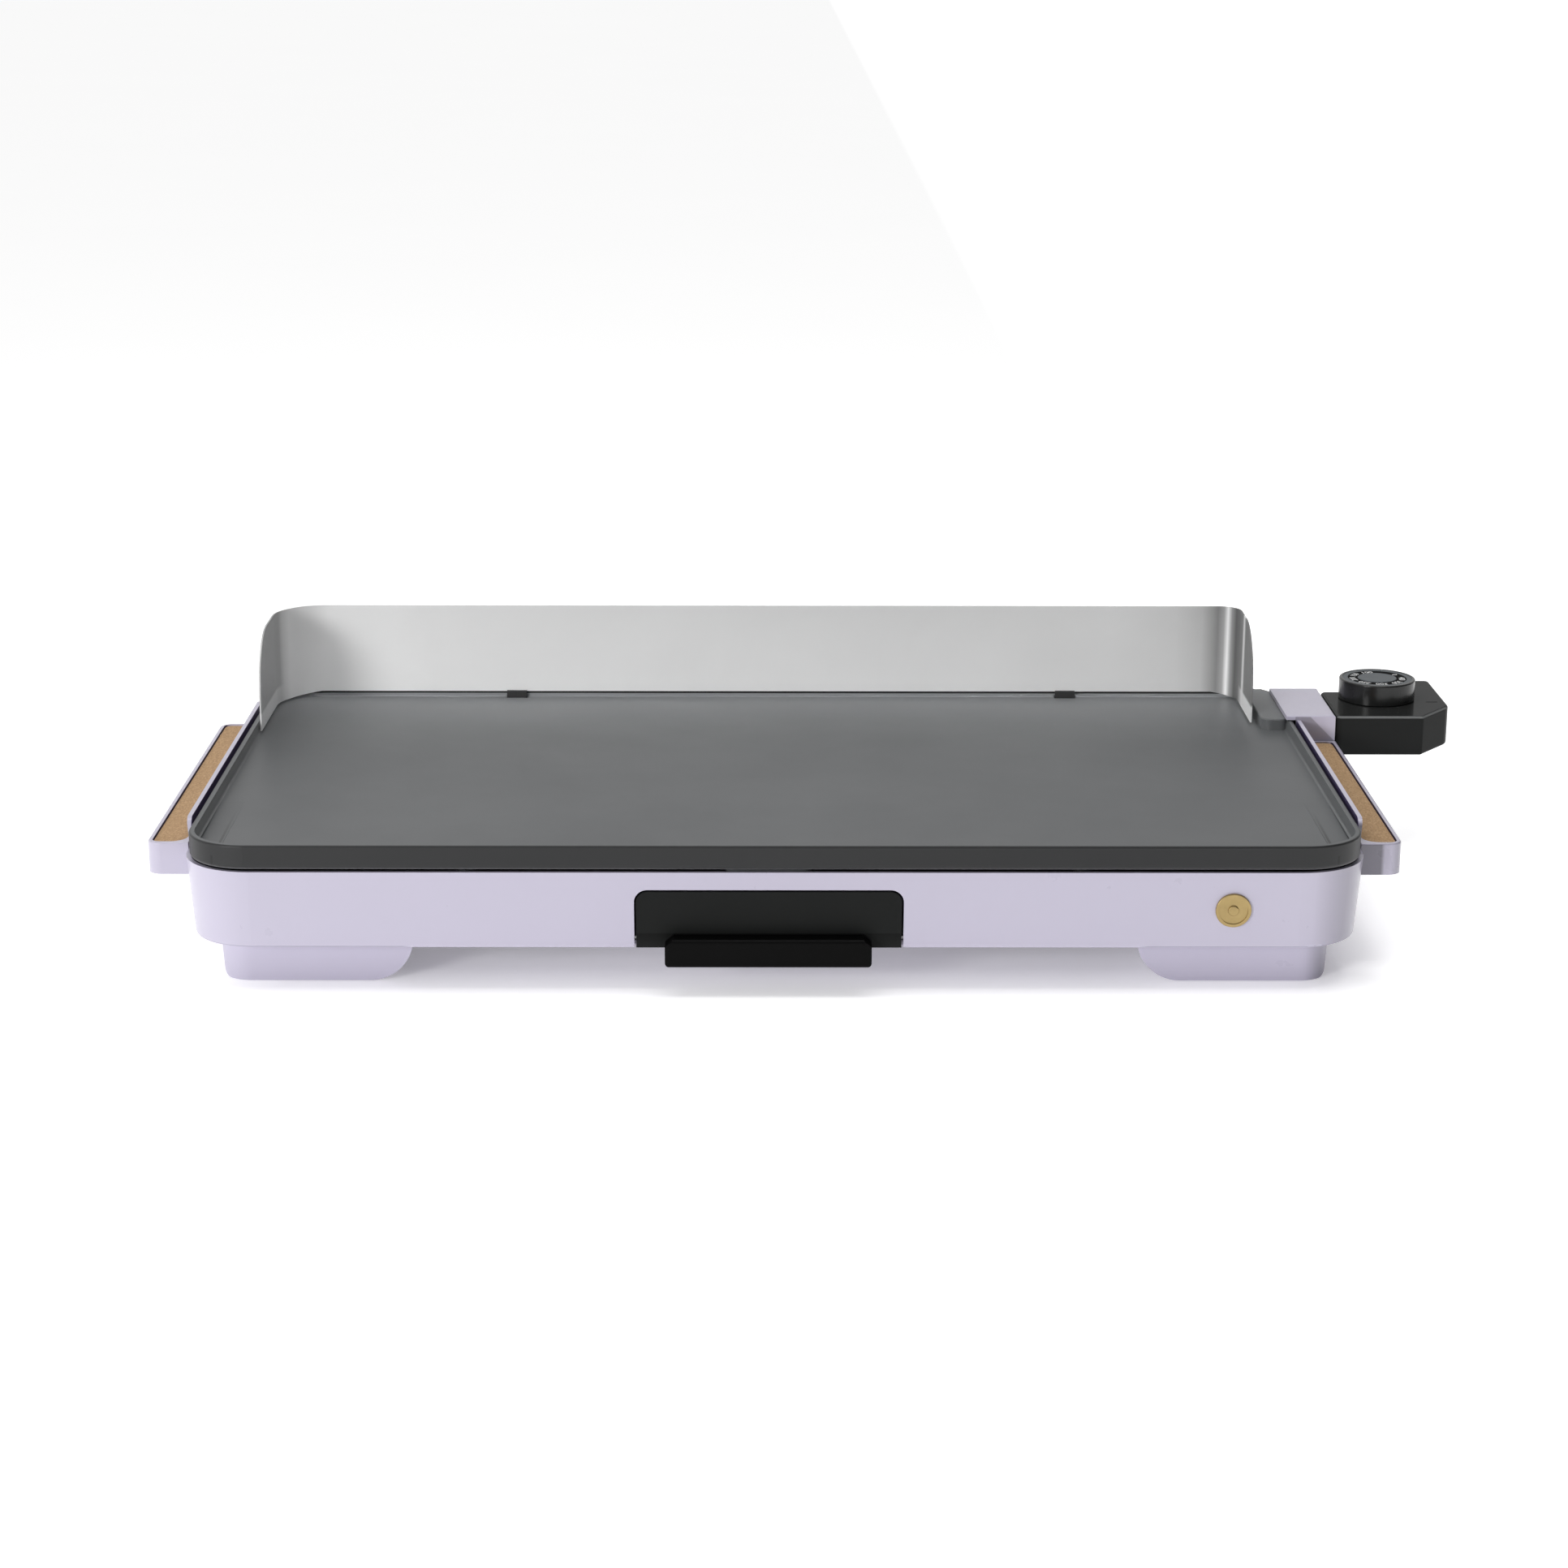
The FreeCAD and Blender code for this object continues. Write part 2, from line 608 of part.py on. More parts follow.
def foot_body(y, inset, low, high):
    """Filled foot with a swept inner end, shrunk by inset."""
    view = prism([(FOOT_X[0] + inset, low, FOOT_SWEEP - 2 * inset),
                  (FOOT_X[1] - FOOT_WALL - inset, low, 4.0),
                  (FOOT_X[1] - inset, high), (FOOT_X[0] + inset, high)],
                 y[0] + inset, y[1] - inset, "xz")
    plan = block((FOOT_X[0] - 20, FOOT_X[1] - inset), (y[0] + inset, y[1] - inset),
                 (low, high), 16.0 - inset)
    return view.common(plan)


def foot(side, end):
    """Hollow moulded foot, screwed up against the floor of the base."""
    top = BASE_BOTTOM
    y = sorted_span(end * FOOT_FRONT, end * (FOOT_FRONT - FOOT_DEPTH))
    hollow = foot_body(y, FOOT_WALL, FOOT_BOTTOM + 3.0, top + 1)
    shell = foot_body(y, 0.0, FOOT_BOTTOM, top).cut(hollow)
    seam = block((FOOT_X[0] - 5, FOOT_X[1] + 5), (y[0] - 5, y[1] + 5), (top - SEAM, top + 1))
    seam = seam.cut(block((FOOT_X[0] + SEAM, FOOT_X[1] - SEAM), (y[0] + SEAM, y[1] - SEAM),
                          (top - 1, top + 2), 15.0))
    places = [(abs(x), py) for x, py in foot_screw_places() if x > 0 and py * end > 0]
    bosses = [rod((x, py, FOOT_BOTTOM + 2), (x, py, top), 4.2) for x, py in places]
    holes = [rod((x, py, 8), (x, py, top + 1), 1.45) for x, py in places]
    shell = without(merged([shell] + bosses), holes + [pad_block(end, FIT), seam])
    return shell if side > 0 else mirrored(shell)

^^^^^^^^

_Job_: Extract the data exactly as given.

_Correct answer_:
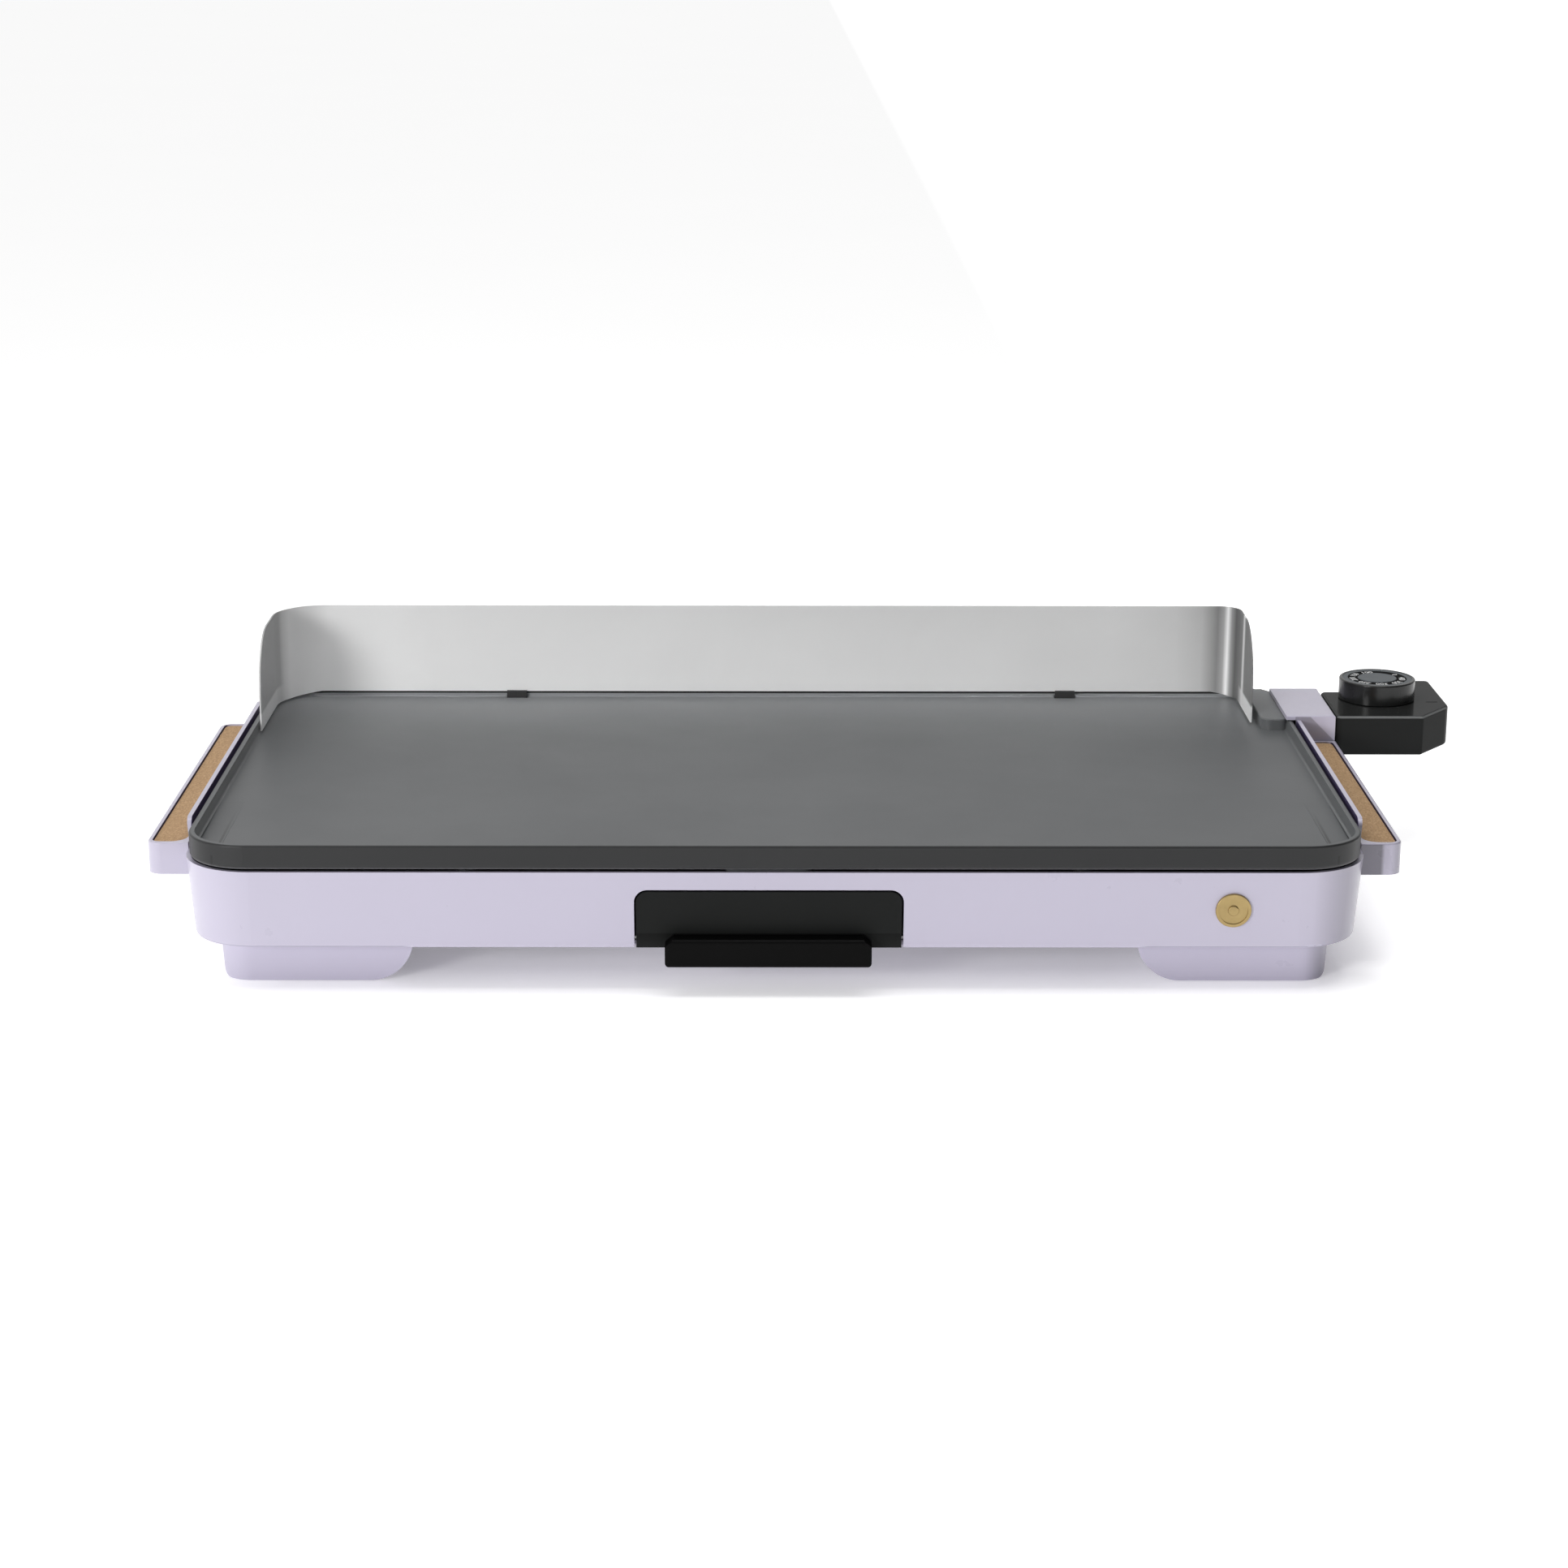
The FreeCAD and Blender code for this object continues. Write part 2, from line 608 of part.py on. More parts follow.
def foot_body(y, inset, low, high):
    """Filled foot with a swept inner end, shrunk by inset."""
    view = prism([(FOOT_X[0] + inset, low, FOOT_SWEEP - 2 * inset),
                  (FOOT_X[1] - FOOT_WALL - inset, low, 4.0),
                  (FOOT_X[1] - inset, high), (FOOT_X[0] + inset, high)],
                 y[0] + inset, y[1] - inset, "xz")
    plan = block((FOOT_X[0] - 20, FOOT_X[1] - inset), (y[0] + inset, y[1] - inset),
                 (low, high), 16.0 - inset)
    return view.common(plan)


def foot(side, end):
    """Hollow moulded foot, screwed up against the floor of the base."""
    top = BASE_BOTTOM
    y = sorted_span(end * FOOT_FRONT, end * (FOOT_FRONT - FOOT_DEPTH))
    hollow = foot_body(y, FOOT_WALL, FOOT_BOTTOM + 3.0, top + 1)
    shell = foot_body(y, 0.0, FOOT_BOTTOM, top).cut(hollow)
    seam = block((FOOT_X[0] - 5, FOOT_X[1] + 5), (y[0] - 5, y[1] + 5), (top - SEAM, top + 1))
    seam = seam.cut(block((FOOT_X[0] + SEAM, FOOT_X[1] - SEAM), (y[0] + SEAM, y[1] - SEAM),
                          (top - 1, top + 2), 15.0))
    places = [(abs(x), py) for x, py in foot_screw_places() if x > 0 and py * end > 0]
    bosses = [rod((x, py, FOOT_BOTTOM + 2), (x, py, top), 4.2) for x, py in places]
    holes = [rod((x, py, 8), (x, py, top + 1), 1.45) for x, py in places]
    shell = without(merged([shell] + bosses), holes + [pad_block(end, FIT), seam])
    return shell if side > 0 else mirrored(shell)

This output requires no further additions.